So hat das Kammergericht Berlin mit Beschluss vom 03.08.2018 (Az. 6 W 52/18) beispielsweise entschieden, dass die Wirksamkeit eines Testaments nicht dadurch berührt wird, dass die Testamentsurkunde ohne Willen und ohne Zutun des Erblassers vernichtet worden, verloren gegangen oder auch sonst nicht auffindbar ist.

Voraussetzung ist allerdings, dass die Errichtung und der Inhalt eines Testaments in diesen Fällen unter Zuhilfenahme anderer Beweismittel belegt werden können. An diesen Nachweis sind strenge Anforderungen zu stellen.

Hintergrund des Verfahrens war ein Streit zwischen den Söhnen des Verstorbenen aus seinen ersten beiden Ehen und der Tochter der vorverstorbenen dritten Ehefrau des Erblassers, der Stieftochter des Verstorbenen.

Ein Sohn hatte einen Erbschein beantragt, mit welchem er und sein Bruder als gesetzliche Erben zu je ein halb ausgewiesen werden. Die Tochter hatte eine Kopie eines Testaments eingereicht, welches ihre Erbeinsetzung als Alleinerbin enthielt.

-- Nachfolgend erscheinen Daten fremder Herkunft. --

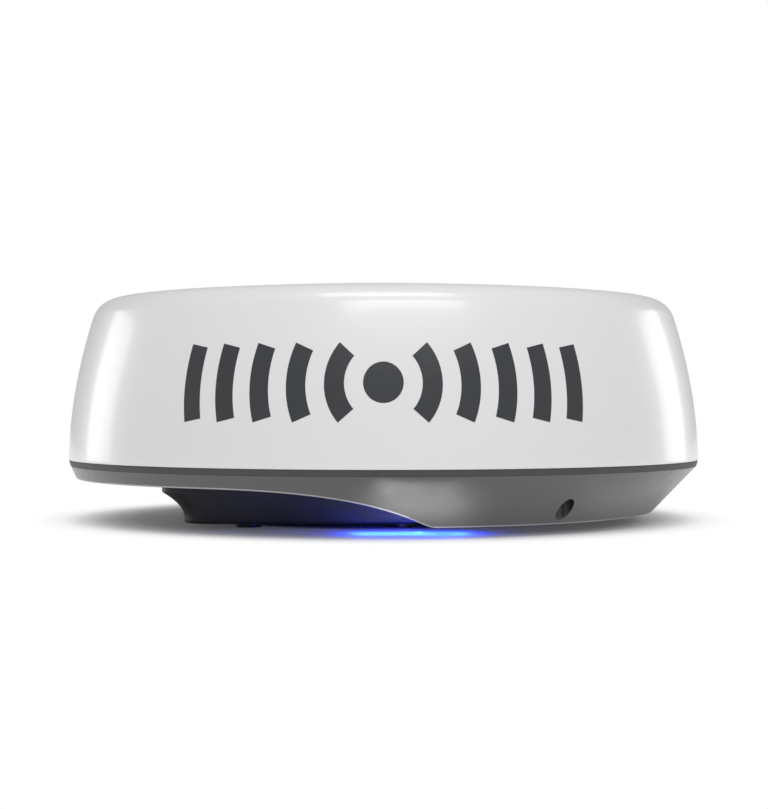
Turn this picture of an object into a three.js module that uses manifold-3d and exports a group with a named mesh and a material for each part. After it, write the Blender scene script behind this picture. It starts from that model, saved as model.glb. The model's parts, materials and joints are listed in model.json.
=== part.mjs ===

Es wurde unter anderem darüber gestritten, ob das von der Tochter in Kopie vorgelegte Testament tatsächlich eigenhändig geschrieben und unterschrieben worden sei. Des Weiteren wurde dargelegt, dass selbst in diesem Fall der Verstorbene das Testament jedenfalls in Widerrufsabsicht vernichtet habe. Dies sei bereits dadurch nachgewiesen, dass die Tochter das Original des Testaments in den Sachen des Erblassers nicht hatte finden können. Des Weiteren hätte der Erblasser auch mehrfach geäußert, dass die gesetzliche Erbfolge eintreten solle und er kein Testament benötigen würde. 

Die Tochter war dem Erbscheinantrag entgegengetreten und hatte ausgeführt, dass der Verstorbene nach anwaltlicher Beratung das Testament eigenhändig geschrieben und unterschrieben habe. Dieses habe er lediglich nicht hinterlegen wollen. Zu Beweiszwecken habe sie sich eine Kopie gezogen und die Originalurkunde sei beim Erblasser verblieben. Noch wenige Monate vor seinem Tod habe der Erblasser im Beisein ihres Ehemannes bestätigt, dass sich das Originaltestament bei seinen Akten und Unterlagen befinden würde.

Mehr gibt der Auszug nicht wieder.